S'agissant de la France et des États-Unis, il est bien peu de problèmes concernant l'un des pays auxquels l'autre ne soit pas aussi, directement ou indirectement, intéressé. Un bon exemple, pour ce qui nous concerne, est celui de l'Amérique latine où, s'il est vrai que les États-Unis ont des intérêts économiques, politiques et militaires majeurs, il n'est pas moins vrai que la France possède, dans l'ordre économique, dans l'ordre politique et dans l'ordre culturel, une tradition ancienne et des positions solides et, par conséquent, se préoccupe elle aussi de l'évolution latino-américaine à laquelle elle peut aider.

Pour notre part, cependant, nous avons toujours cherché à ne point gêner les Américains dans les parties du monde où leurs intérêts primordiaux sont en jeu. Nous l'avons montré en particulier à propos des Caraïbes et des incidents dans les mers de Chine. Nous comptons que, de la même façon, la nouvelle administration américaine aura toujours présents à l'esprit nos intérêts proprement nationaux et ne sera point amenée à des mesures qui, soit par illusion et inexpérience, soit par désir de plaire aux majorités des Nations unies, affecteraient sérieusement le bon fonctionnement de notre coopération.

Je vous laisse naturellement le soin de vous inspirer des considérations énoncées ci-dessus, au fur et à mesure des contacts divers que vous pourriez avoir avec les futurs collaborateurs du nouveau président des États-Unis et avec ce président lui-même.

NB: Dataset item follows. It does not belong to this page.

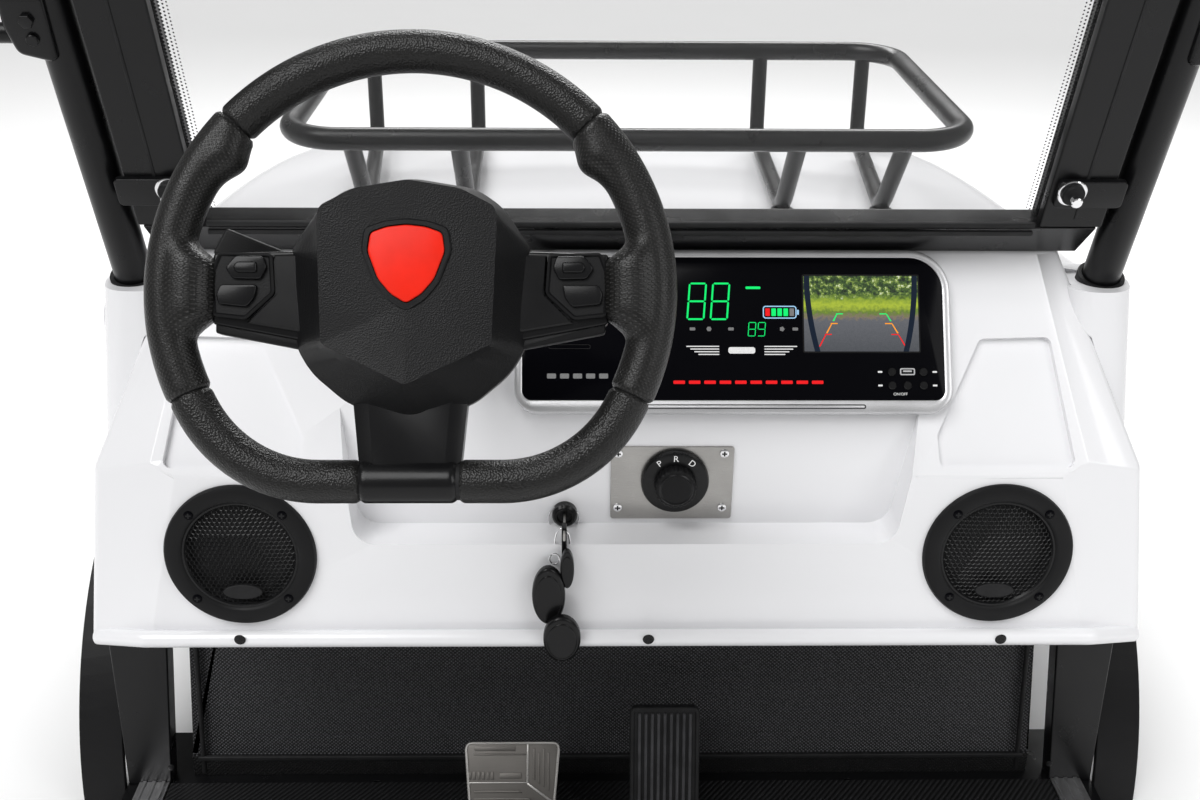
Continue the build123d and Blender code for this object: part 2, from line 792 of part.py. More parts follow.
def firewall():
    """The upright wall ahead of the feet, with a stepped flange along the floor."""
    half = [
        (FLOOR_HALF - 77, FLOOR_TOP_Z),
        (FLOOR_HALF - 109, COWL_SKIRT_Z),
        (FIREWALL_TOP_HALF, COWL_SKIRT_Z),
        (FIREWALL_TOP_HALF, FIREWALL_TOP_Z),
    ]
    with BuildPart() as wall:
        with BuildSketch(facing_driver(FIREWALL_Y)):
            with BuildLine():
                Polyline(*half, *[(-x, z) for x, z in reversed(half)], close=True)
            make_face()
        extrude(amount=-WALL)
        with Locations((0, FIREWALL_Y - 3, FLOOR_TOP_Z + 15)):
            Box(2 * (FLOOR_HALF - 80), 6, 30)
        with BuildSketch(WHEEL_PLANE):
            Circle(JACKET_R + FIT)
        extrude(amount=-1000, mode=Mode.SUBTRACT)
    return wall.part


def side_post():
    """The post between the floor and the cowl, right of the footwell."""
    with BuildPart() as post:
        with BuildSketch(facing_driver(POST_Y)):
            with BuildLine():
                Polyline(
                    (SILL_IN - 2, FLOOR_TOP_Z),
                    (FLOOR_HALF - 1, FLOOR_TOP_Z),
                    (FLOOR_HALF - 9, COWL_SKIRT_Z - 92),
                    (FLOOR_HALF - 53, COWL_SKIRT_Z),
                    (FLOOR_HALF - 93, COWL_SKIRT_Z),
                    (FLOOR_HALF - 77, COWL_SKIRT_Z - 132),
                    close=True,
                )
            make_face()
        extrude(amount=-26)
    return post.part


def sill():
    """The ribbed aluminium strip beside the mat."""
    length = POST_Y - FLOOR_BACK_Y
    with BuildPart() as strip:
        with Locations(((SILL_IN + SILL_OUT) / 2, POST_Y - length / 2, FLOOR_TOP_Z + 2)):
            Box(SILL_OUT - SILL_IN, length, 4)
        for x in (SILL_IN + 7, (SILL_IN + SILL_OUT) / 2, SILL_OUT - 7):
            with Locations((x, POST_Y - length / 2, FLOOR_TOP_Z + 5)):
                Box(5, length, 2)
    return strip.part


def brake_pedal():
    """The metal brake pad on its arm."""
    y, z = BRAKE_TOP
    top, bottom, height = (BRAKE_PAD[0] / 2, BRAKE_PAD[1] / 2, BRAKE_PAD[2])
    rod = ((BRAKE_X, y - 25, z - 38), (BRAKE_X, y + 30, z - 66), (BRAKE_X, FIREWALL_Y + 20, z - 80))
    with BuildPart() as pedal:
        with BuildSketch(facing_driver(y, BRAKE_X, z, BRAKE_LEAN)) as face:
            with BuildLine():
                Polyline((-top, 0), (top, 0), (bottom, -height), (-bottom, -height), close=True)
            make_face()
            fillet(face.vertices(), 10)
        extrude(amount=-8)
        add(tube(9, *rod, bend=12))
        split(bisect_by=Plane.XZ.offset(-FIREWALL_Y), keep=Keep.TOP)
    return pedal.part


def accelerator_pedal():
    """The long ribbed accelerator pad, hinged at the floor."""
    y, z = ACCEL_TOP
    foot_z = FLOOR_TOP_Z + MAT_T + 6
    lean = math.degrees(math.atan2(y - ACCEL_FOOT_Y, z - foot_z))
    length = math.hypot(y - ACCEL_FOOT_Y, z - foot_z)
    with BuildPart() as pedal:
        with BuildSketch(facing_driver(ACCEL_FOOT_Y, ACCEL_X, foot_z, lean)):
            with Locations((0, length / 2)):
                RectangleRounded(ACCEL_W, length, 8)
        extrude(amount=-9)
        with Locations((ACCEL_X, ACCEL_FOOT_Y + 12, FLOOR_TOP_Z + MAT_T + 5)):
            Box(60, 34, 10)
        add(tube(7, (ACCEL_X, y - 8, z - 40), (ACCEL_X, FIREWALL_Y + 20, z - 60)))
        split(bisect_by=Plane.XZ.offset(-FIREWALL_Y), keep=Keep.TOP)
    return pedal.part


# Steering


def column_shaft():
    """The column's jacket tube, from the shroud through the dashboard to the firewall."""
    with BuildPart() as jacket:
        with BuildSketch(WHEEL_PLANE.offset(JACKET_FRONT)):
            Circle(JACKET_R)
        extrude(amount=-500)
        with BuildSketch(WHEEL_PLANE):
            Circle(SHAFT_R + SHAFT_GAP)
        extrude(amount=-160, mode=Mode.SUBTRACT)
    return jacket.part


def column_shroud():
    """The cover behind the wheel, around the column."""
    with BuildPart() as shroud:
        with BuildSketch(WHEEL_PLANE.offset(SHROUD_FRONT)):
            with Locations((0, -6)):
                RectangleRounded(104, 100, 26)
        with BuildSketch(WHEEL_PLANE.offset(SHROUD_BACK)):
            with Locations((0, -2)):
                RectangleRounded(66, 66, 20)
        loft()
        with BuildSketch(WHEEL_PLANE):
            Circle(SHAFT_R + SHAFT_GAP)
        extrude(amount=JACKET_FRONT - 1, mode=Mode.SUBTRACT)
        with BuildSketch(WHEEL_PLANE.offset(JACKET_FRONT)):
            Circle(JACKET_R)
        extrude(amount=-200, mode=Mode.SUBTRACT)
    return shroud.part


def stalk():
    """The lever on the left of the column, widening towards its end."""
    outline = [(-40, -8), (-40, 12), (-90, 34), (-150, 58), (-160, 38), (-92, 8)]
    return prism(WHEEL_PLANE.offset(STALK_DEPTH), outline, STALK_T) - column_shroud()


def wheel_rim():
    """The padded rim with its flat bottom and thicker grips."""
    with BuildPart() as rim:
        with BuildSketch(WHEEL_PLANE, mode=Mode.PRIVATE) as outline:
            Circle(RIM_R)
            with Locations((0, FLAT_Y - 100)):
                Rectangle(500, 200, mode=Mode.SUBTRACT)
            fillet(outline.vertices(), RIM_CORNER_R)
        path = outline.sketch.faces()[0].outer_wire()
        with BuildSketch(Plane(origin=path @ 0, z_dir=path % 0)):
            Circle(RIM_TUBE_R)
        sweep(path=path)
        for start in (-24, 156):
            with BuildLine(WHEEL_PLANE) as grip:
                CenterArc((0, 0), RIM_R - 1, start, 48)
            with BuildSketch(Plane(origin=grip.line @ 0, z_dir=grip.line % 0)):
                Circle(GRIP_R)
            sweep(path=grip.line)
    return rim.part


HUB = [(-35, 73), (35, 73), (64, 57), (79, 30), (80, -8), (74, -42), (52, -66), (0, -86), (-52, -66),
       (-74, -42), (-80, -8), (-79, 30), (-64, 57)]


def hub_half(depth, shrink):
    """One side of the hub pad, narrowing away from the rim's plane."""
    with BuildPart() as half:
        for offset_z, scale_xy in ((0, 1), (depth, shrink)):
            with BuildSketch(WHEEL_PLANE.offset(offset_z)):
                with BuildLine():
                    Polyline(*[(x * scale_xy, y * scale_xy) for x, y in HUB], close=True)
                make_face()
        loft()
    return half.part


def wheel_hub():
    """The faceted pad in the wheel's middle and the stub shaft behind it."""
    with BuildPart() as hub:
        add(hub_half(HUB_FRONT, 0.84))
        add(hub_half(HUB_BACK, 0.9))
        with BuildSketch(WHEEL_PLANE.offset(HUB_BACK)):
            Circle(SHAFT_R)
        extrude(amount=-120)
    return hub.part


def wheel_spokes():
    """Two side spokes and the wide lower spoke, between hub and rim."""
    shapes = (
        [(70, 28), (RIM_R - 8, 24), (RIM_R - 8, -24), (70, -38)],
        [(-70, 28), (-70, -38), (8 - RIM_R, -24), (8 - RIM_R, 24)],
        [(-41, -60), (-33, FLAT_Y + 4), (33, FLAT_Y + 4), (41, -60)],
    )
    hub, rim = wheel_hub(), wheel_rim()
    return [prism(WHEEL_PLANE.offset(6 - SPOKE_T), shape, SPOKE_T) - hub - rim for shape in shapes]


def control_pods():
    """The button pads on the side spokes."""
    plane, rim = WHEEL_PLANE.offset(6), wheel_rim()
    return [slab(plane, POD[:2], POD[2], (side * POD_X, 2), 6) - rim for side in (-1, 1)]


def wheel_badge():
    """The plain red plate on the hub."""
    shield = [(-19, -6), (0, -25), (19, -6), (25, 19), (0, 25), (-25, 19)]
    return prism(WHEEL_PLANE.offset(HUB_FRONT), [(x, BADGE_Y + y) for x, y in shield], 3)


save("dash_panel", dash_panel())
save("front_cowl", front_cowl())
save_pair("headlamps", headlamp())
save_pair("fender_flares", fender_flare())
save_pair("struts", strut_bar(STRUT_R, STRUT_BASE_Z + 6, STRUT_TOP_Z))
save_pair("strut_sleeves", strut_sleeve())
save("windscreen_frame", windscreen_frame())
save("windscreen_glass", windscreen_glass())
save("windscreen_rail", windscreen_rail())
save_pair("windscreen_clamps", windscreen_clamp())
save_pair("windscreen_knobs", windscreen_knob())
save("rack_ring", rack_ring())
save("rack_legs", *rack_legs())
save_pair("mirror_arms", mirror_arm() - mirror_head(*MIRROR, 0))
save_pair("mirror_heads", mirror_head(*MIRROR, 0))
save_pair("mirror_glasses", mirror_head(2, MIRROR[1] - 12, MIRROR[2] - 12, MIRROR[0]))
save_pair("speaker_rings", speaker_ring())
save_pair("speaker_meshes", speaker_mesh())
save("display_bezel", display_bezel())
save("display_screen", display_screen())
save("selector_plate", selector_plate())
save("selector_knob", selector_knob())
save("key_switch", key_switch())
save("key_clip", key_clip())
save("key_fobs", *key_fobs())
save("floor_pan", floor_pan())
save("floor_mat", floor_mat())
save("firewall", firewall())
save_pair("side_posts", side_post())
save_pair("sills", sill())
save("brake_pedal", brake_pedal())
save("accelerator_pedal", accelerator_pedal())
save("column_shaft", column_shaft())
save("column_shroud", column_shroud())
save("stalk", stalk())
save("wheel_rim", wheel_rim())
save("wheel_hub", wheel_hub())
save("wheel_spokes", *wheel_spokes())
save("control_pods", *control_pods())
save("wheel_badge", wheel_badge())
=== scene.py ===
"""Dresses the front section of a golf cart: padded wheel, display, speakers, windscreen and mats."""

import json
import math

import bmesh
import bpy
import numpy as np
from mathutils import Matrix, Vector


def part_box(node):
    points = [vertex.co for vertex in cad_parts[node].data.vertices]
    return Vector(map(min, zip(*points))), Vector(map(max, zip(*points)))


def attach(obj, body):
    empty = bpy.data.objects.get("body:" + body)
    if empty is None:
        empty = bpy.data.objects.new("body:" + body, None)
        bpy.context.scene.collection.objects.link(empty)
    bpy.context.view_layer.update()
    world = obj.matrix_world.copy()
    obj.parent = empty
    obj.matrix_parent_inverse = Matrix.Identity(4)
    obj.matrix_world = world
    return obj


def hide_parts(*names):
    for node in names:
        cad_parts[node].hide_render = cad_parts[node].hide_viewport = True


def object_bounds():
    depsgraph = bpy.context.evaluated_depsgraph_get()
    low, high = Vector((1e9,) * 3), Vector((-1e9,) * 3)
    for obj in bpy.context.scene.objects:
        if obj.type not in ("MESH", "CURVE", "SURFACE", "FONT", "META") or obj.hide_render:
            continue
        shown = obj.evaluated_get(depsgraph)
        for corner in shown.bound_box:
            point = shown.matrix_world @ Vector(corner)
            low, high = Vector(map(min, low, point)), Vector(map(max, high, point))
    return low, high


bl_info = {
    "name": "Golf cart front section",
    "version": (1, 0, 0),
    "blender": (4, 5, 0),
    "location": "View3D > Sidebar > Golf Cart",
    "description": "Dresses the front section of a golf cart",
    "category": "Object",
}

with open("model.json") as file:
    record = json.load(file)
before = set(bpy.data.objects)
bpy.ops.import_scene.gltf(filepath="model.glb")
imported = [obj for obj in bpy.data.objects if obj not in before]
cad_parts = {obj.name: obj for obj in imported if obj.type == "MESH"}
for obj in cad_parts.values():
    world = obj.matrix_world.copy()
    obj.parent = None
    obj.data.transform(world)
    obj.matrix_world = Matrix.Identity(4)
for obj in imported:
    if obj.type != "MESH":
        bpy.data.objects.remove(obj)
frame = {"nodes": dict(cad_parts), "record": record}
CAD_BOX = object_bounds()

MM = 0.001
ACROSS = np.array([1.0, 0.0, 0.0])
TURN = 2 * math.pi


# Flat frames that pieces are laid out on

def flat(origin, out):
    """A flat frame: its origin in metres, and the directions across, up and out of it."""
    out = np.array(out, float) / np.linalg.norm(out)
    return np.array(origin, float), ACROSS, np.cross(out, ACROSS), out


def on(face, across, up, out=0.0):
    """Millimetres across, up and out of a flat frame, as points in metres."""
    across, up, out = np.broadcast_arrays(across, up, out)
    origin, a, u, o = face
    return origin + MM * (across[..., None] * a + up[..., None] * u + out[..., None] * o)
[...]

Je me suis, dans le présent télégramme, borné à fixer les grandes lignes de la coopération politique qu'il faut envisager entre la France et les États-Unis. Cette coopération n'est, cela va de soi, qu'une partie d'un ensemble. Lorsque vous aurez pu exposer ces données permanentes à vos interlocuteurs et que vous aurez recueilli leur réaction, je vous indiquerai la manière dont devraient être appliqués les mêmes principes sur le plan stratégique et militaire.